Melemahnya Kemandirian dan Inisiatif
Salah satu dampak paling nyata adalah kurangnya kemandirian. Anak mungkin menjadi kurang percaya diri dalam mengambil keputusan sendiri. Karena terbiasa diarahkan, mereka jadi kesulitan mengembangkan inisiatif dan kemampuan memecahkan masalah. Ibaratnya, mereka terbiasa “disuapi” sehingga tidak pernah belajar cara mencari makan sendiri. Ini berlanjut hingga dewasa, di mana mereka mungkin kesulitan mengambil keputusan penting dalam karier, hubungan, atau keuangan.
Ketergantungan yang Berlebihan
Anak bisa menjadi terlalu bergantung pada orang tua dalam berbagai aspek kehidupan. Mulai dari hal-hal sepele seperti memilih pakaian, hingga keputusan besar seperti memilih jurusan kuliah atau karier. Ketergantungan ini menciptakan lingkaran setan: semakin anak bergantung, semakin orang tua merasa perlu untuk campur tangan, dan semakin sulit anak untuk mandiri. Mereka mungkin kesulitan berfungsi secara independen di dunia nyata tanpa “arahan” atau “persetujuan” orang tua.
Masalah Psikologis dan Beban Emosional
Tekanan konstan dari orang tua yang terlalu mengontrol dapat memicu masalah psikologis pada anak. Mereka bisa mengalami kecemasan berlebihan, stres, bahkan depresi. Ekspektasi tinggi dan intervensi yang terus-menerus juga dapat memicu perfeksionisme yang tidak sehat, di mana anak merasa harus selalu sempurna agar tidak mengecewakan orang tua. Lebih jauh lagi, beberapa penelitian menunjukkan bahwa anak-anak yang diasuh dengan gaya “helicopter parenting” cenderung memiliki harga diri yang lebih rendah dan kurang mampu menghadapi tantangan.
Hubungan Orang Tua-Anak yang Tegang
Paradoksnya, niat baik untuk mendekatkan diri justru bisa berujung pada hubungan yang buruk antara orang tua dan anak. Anak mungkin merasa terkekang, tidak dipercaya, atau bahkan tidak dihormati privasinya. Kurangnya ruang dan kebebasan bisa memicu pemberontakan atau sebaliknya, sikap pasif yang dipenuhi kebencian tersembunyi. Kepercayaan yang seharusnya menjadi pondasi hubungan yang sehat bisa terkikis, digantikan oleh rasa frustrasi dan kesalahpahaman.

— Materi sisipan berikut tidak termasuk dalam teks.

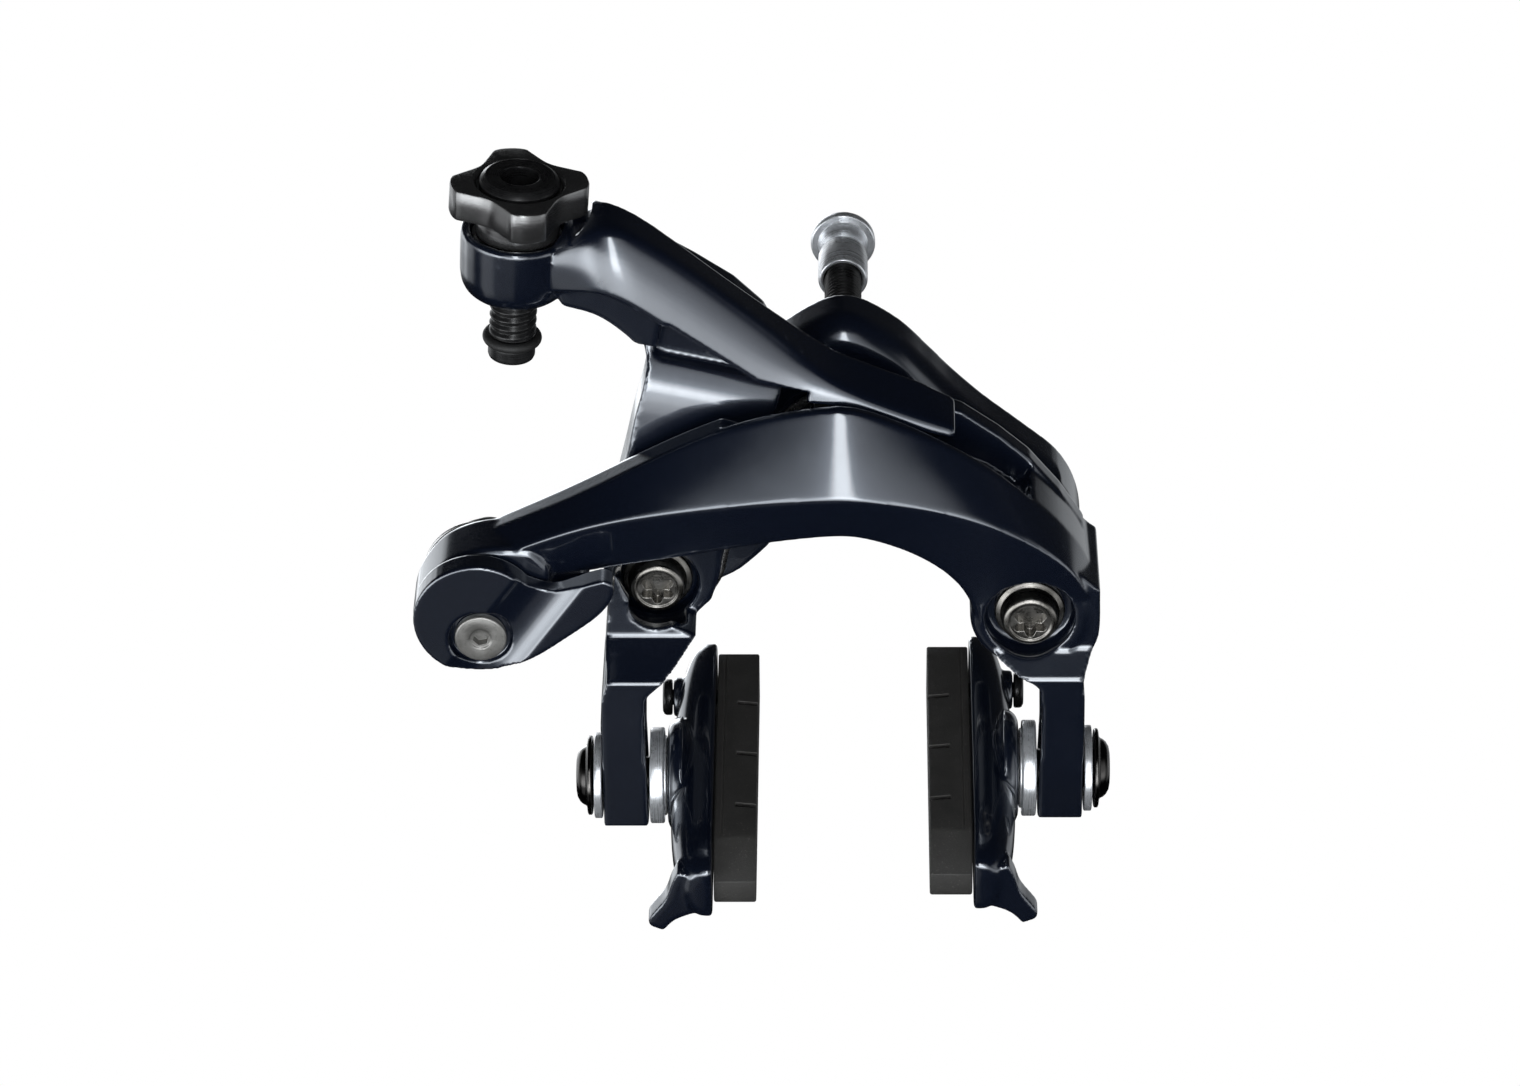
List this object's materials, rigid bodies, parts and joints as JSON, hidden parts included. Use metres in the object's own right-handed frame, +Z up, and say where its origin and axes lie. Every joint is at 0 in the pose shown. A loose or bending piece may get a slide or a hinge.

Melepaskan Diri dari Belenggu “Helicopter Parenting”: Sebuah Panduan Solusi
Jika Anda merasa menjadi korban dari pola asuh ini, atau bahkan mengenali diri Anda sebagai “pilot helikopter” bagi anak Anda, jangan khawatir. Perubahan selalu mungkin terjadi. Kuncinya adalah kesadaran, komunikasi, dan komitmen untuk tumbuh bersama.
Membangun Jembatan Komunikasi yang Terbuka
Langkah pertama adalah komunikasi terbuka. Diskusikan dengan orang tua secara tenang dan jujur tentang perasaan dan kebutuhan Anda untuk memiliki ruang dan kemandirian. Pilih waktu yang tepat, di mana kedua belah pihak sedang santai dan tidak ada tekanan. Gunakan kalimat “saya merasa…” daripada “Anda selalu…”, untuk menghindari kesan menyalahkan. Jelaskan bahwa Anda menghargai niat baik mereka, namun Anda juga perlu belajar dan tumbuh sebagai individu. Mungkin orang tua Anda tidak menyadari dampak dari perilaku mereka, dan percakapan ini bisa menjadi titik balik yang penting.
Menetapkan Batasan yang Jelas dan Sehat
Penting untuk menetapkan batasan yang jelas tentang hal-hal yang ingin Anda putuskan sendiri dan bagaimana Anda ingin menjalani hidup. Ini bukan berarti Anda harus menolak semua saran mereka, tetapi lebih kepada mengidentifikasi area-area di mana Anda membutuhkan otonomi penuh. Misalnya, Anda bisa mengatakan, “Saya mengerti kekhawatiran Ibu/Bapak tentang pilihan karier saya, tapi saya ingin mencoba mengambil keputusan ini sendiri dan belajar dari prosesnya.” Batasan ini harus dikomunikasikan dengan tegas namun tetap hormat. Ingat, batasan adalah tentang melindungi ruang pribadi Anda, bukan tentang memutuskan hubungan.